The People’s Bank of China set the daily reference at 6.4358 yuan to $1, the lowest since Aug 5, 2011, the China Foreign Exchange Trade System showed.

The yuan fixing — ahead of the US Federal Reserve’s interest rate decision, which is widely expected to see a landmark rise — also saw the normally stable currency down 0.8% in a week, its biggest seven-day drop since August.

Then China devalued it by almost 5% in a week in what it said was a push to make it more market-oriented.

The IMF announceme­nt last week was a symbolic marker in China’s efforts to become a global economic power. It came despite Beijing keeping tight controls on the yuan, including only allowing it to move up or down 2% against the dollar from the mid-rate set daily by the central bank.
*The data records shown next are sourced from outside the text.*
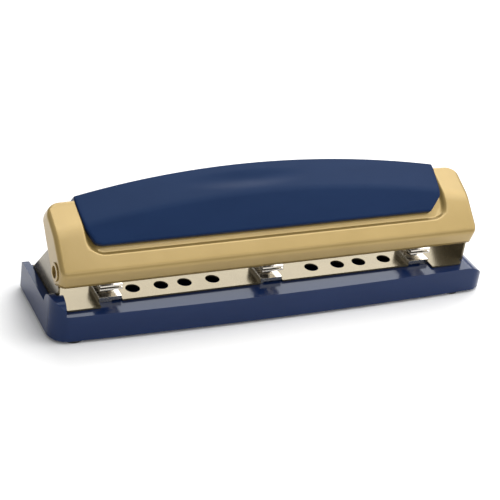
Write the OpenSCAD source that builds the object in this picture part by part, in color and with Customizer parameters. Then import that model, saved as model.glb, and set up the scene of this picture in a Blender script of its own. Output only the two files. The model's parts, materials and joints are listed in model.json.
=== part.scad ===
// Three-hole desk punch: moulded chip tray, hinged steel frame with three punch
// heads, and a sloping lever handle that drives the three pins together.
// Millimetres, Z up, X along the machine, the paper side faces -Y.
// The middle of the footprint is at the origin and the feet stand on Z = 0.

/* [Chip tray] */
// length of the tray over its rounded right end
tray_len = 304.5; // [300:0.5:308]
// depth of the tray at the middle of its bowed front
tray_dep = 73.5; // [72:0.5:78]
// height of the ledge in front of the steel plate
ledge_z = 19.5; // [19:0.1:19.6]
// wall thickness of the moulding
tray_wall = 2.4; // [1.6:0.1:3]
// height of the raised wall at the left end
cheek_z = 20.6; // [19:0.1:21]
// height of the rounded post at the front of that wall
post_z = 29.5; // [26:0.1:31]
// radius of the rubber feet
foot_r = 6; // [4:0.5:8]

/* [Steel frame] */
// half length of the frame over its two upturned ears
frame_half = 141.9; // [141.5:0.1:142]
// sheet thickness of the frame
frame_t = 1.2; // [0.8:0.1:1.4]
// height of the top face of the plate
plate_z = 21; // [20.8:0.1:21.2]
// radius of the round holes along the plate
hole_r = 4.6; // [4:0.1:5.5]

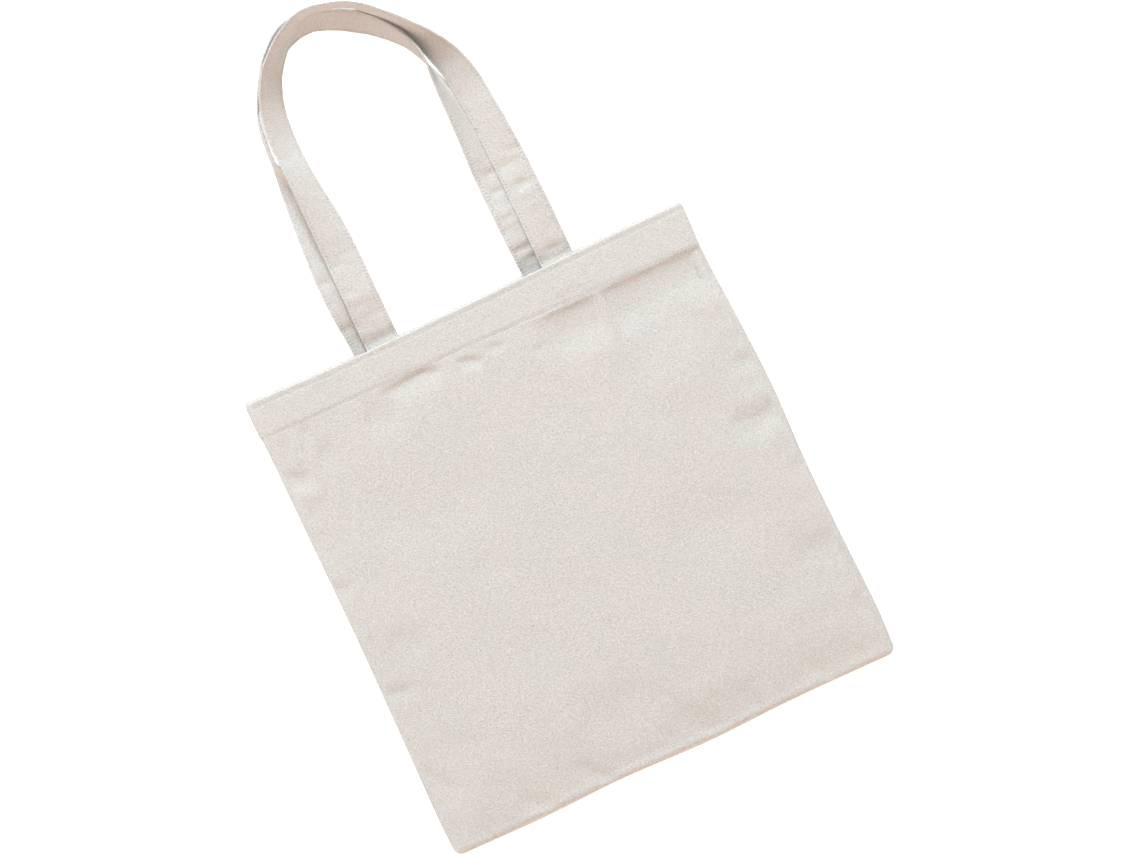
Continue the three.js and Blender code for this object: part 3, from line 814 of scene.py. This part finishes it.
def add_allowance(name, edge, places, vertical, rng):
    """Two raw edges inside a seam, spread a little, with the seam's stitches and an overlocked edge."""
    line, inwards = edge_line(edge, places, vertical)
    widths = np.linspace(0, ALLOWANCE_WIDTH, 8)
    start = line + inwards * ALLOWANCE_INSET
    flat = start[:, None] + widths[None, :, None] * inwards
    along = np.arange(len(places)) * SEAM_STEP
    vertices, faces, cloths, count = [], [], [], 0
    for layer in (0, 1):
        wave = soft_noise(along, along * 0 + layer * 40, 17, 5.5)[:, None] + 0.6
        splay = (0.12 + 0.42 * layer) * (widths[None, :] / ALLOWANCE_WIDTH) ** 2 * np.maximum(wave, 0)
        z = ALLOWANCE_Z + LAYER_STEP * layer + splay
        grid = np.concatenate([flat, z[..., None]], 2)
        if np.cross(inwards, line[-1] - line[0]) < 0:
            grid = grid[::-1]
        v, f, c = thick_grid(grid, grid * (1, 1, 0), CANVAS)
        vertices.append(v)
        faces.append(f + count)
        cloths.append(c)
        count += len(v)
    piece = make_mesh(f"{name}_seam_edges", np.vstack(vertices), np.vstack(faces), np.vstack(cloths))
    top = grid + grid_normals(grid) * CANVAS / 2
    up = np.tile((0.0, 0.0, 1.0), (len(top), 1))
    seam = stitch_ends(top[:, 1], up, rng)
    step = 2                        # an overlock loop takes two points of the edge
    outer, inner = top[:-step:step, -1] + (0, 0, 0.1), top[step // 2::step, -4][:len(top[:-step:step])]
    back = top[step::step, -1][:len(inner)] + (0, 0, 0.1)
    loops = np.concatenate([outer, inner]), np.concatenate([inner, back])
    parts = [seam, (*loops, np.tile((0.0, 0.0, 1.0), (len(loops[0]), 1)))]
    threads = stitch_mesh(f"{name}_seam_stitches", *(np.concatenate(part) for part in zip(*parts)))
    return piece, threads


# ------------------------------------------------------------------ straps
# Stations along a strap's free loop: its lower edge [x, y, z] and where its upper edge is [x, y].
# The upper edge's height follows from the strap's width.
FRONT_LOOP = [
    ((-58, 70, 9.0), (-86, 70)), ((-58, 78, 12.3), (-86, 78)), ((-58, 86, 13.8), (-86, 86)),
    ((-58, 94, 14.3), (-85.9, 94)), ((-58, 101, 15.6), (-85.9, 101)), ((-58, 108, 16.4), (-85.8, 108)),
    ((-58, 121, 16.6), (-85.8, 121)), ((-58, 140, 16.5), (-85.8, 140)), ((-59.3, 168, 16.2), (-85.5, 168)),
    ((-62, 190, 15.8), (-85.4, 190)), ((-64.2, 207, 15.8), (-85.3, 208)), ((-65.2, 219, 15), (-85.4, 221)),
    ((-65.7, 231, 12.6), (-85.6, 233)), ((-65.5, 248, 12), (-84.8, 251)),
    ((-62.5, 269, 14.4), (-80.6, 274)), ((-55.5, 288, 17.6), (-69.5, 296)),
    ((-46, 301.5, 20), (-55.5, 310.5)), ((-34, 313.5, 22), (-38.5, 322.5)),
    ((-18, 323.6, 24.6), (-19.5, 328.6)), ((-1, 322.6, 26), (0, 325.6)), ((16.8, 316.2, 25.5), (20, 317.6)),
    ((31.5, 302.2, 20.5), (38.5, 303.2)), ((44.2, 285.6, 17), (54.5, 286.5)),
    ((51.6, 269.5, 15.4), (68.4, 270.5)),
    ((56.4, 252, 14), (79, 254)), ((61, 234, 12.2), (85.5, 236)), ((63, 218, 10.8), (88.5, 219)),
    ((64.3, 204, 11), (89.8, 204.5)), ((65.5, 192, 11.4), (91, 192.5)), ((66, 172, 11.8), (92.4, 172)),
    ((66.5, 150, 12.4), (93.8, 150)), ((66.8, 130, 13.2), (94.3, 130)), ((67, 110, 13.8), (94.9, 110)),
    ((67, 94, 13.6), (95, 94)), ((67, 84, 12.7), (95, 84)), ((67, 77, 11.2), (95, 77)),
    ((67, 70, 8.8), (95, 70)),
]
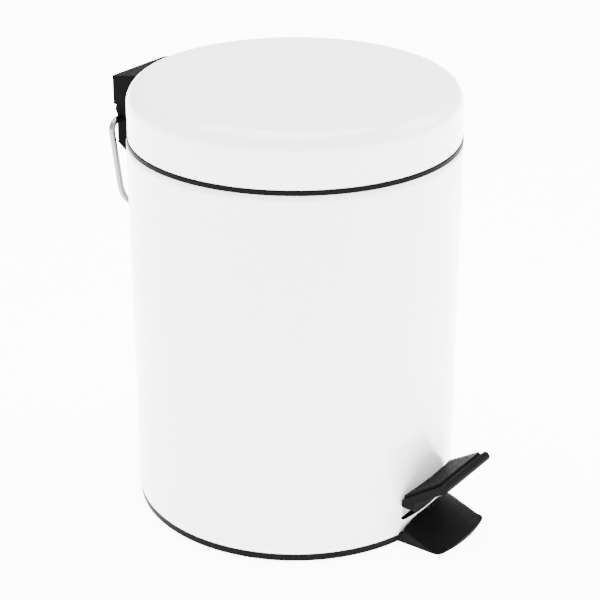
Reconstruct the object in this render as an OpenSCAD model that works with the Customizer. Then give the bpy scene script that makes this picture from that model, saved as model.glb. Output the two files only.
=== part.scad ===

Pressure on the yuan since the August move has prompted Beijing to sell dollars to support the currency, with its foreign exchange reserves falling to $3.44 trillion in November, their lowest level in nearly three years. Analysts said this week’s fall came because China has cut back on such moves.

“We haven’t seen any decisive interventi­on this week and investors take that as the PBoC allowing a weaker currency,” said Tommy Xie, an economist at Oversea-Chinese Banking Corp.

But he said the PBoC may resume buying after the US decision next week “as there will be a better picture on the US interest rate outlook”.

The PBoC is also allowing Chinese companies registered in three more free trade zones to freely convert up to $10 million annually.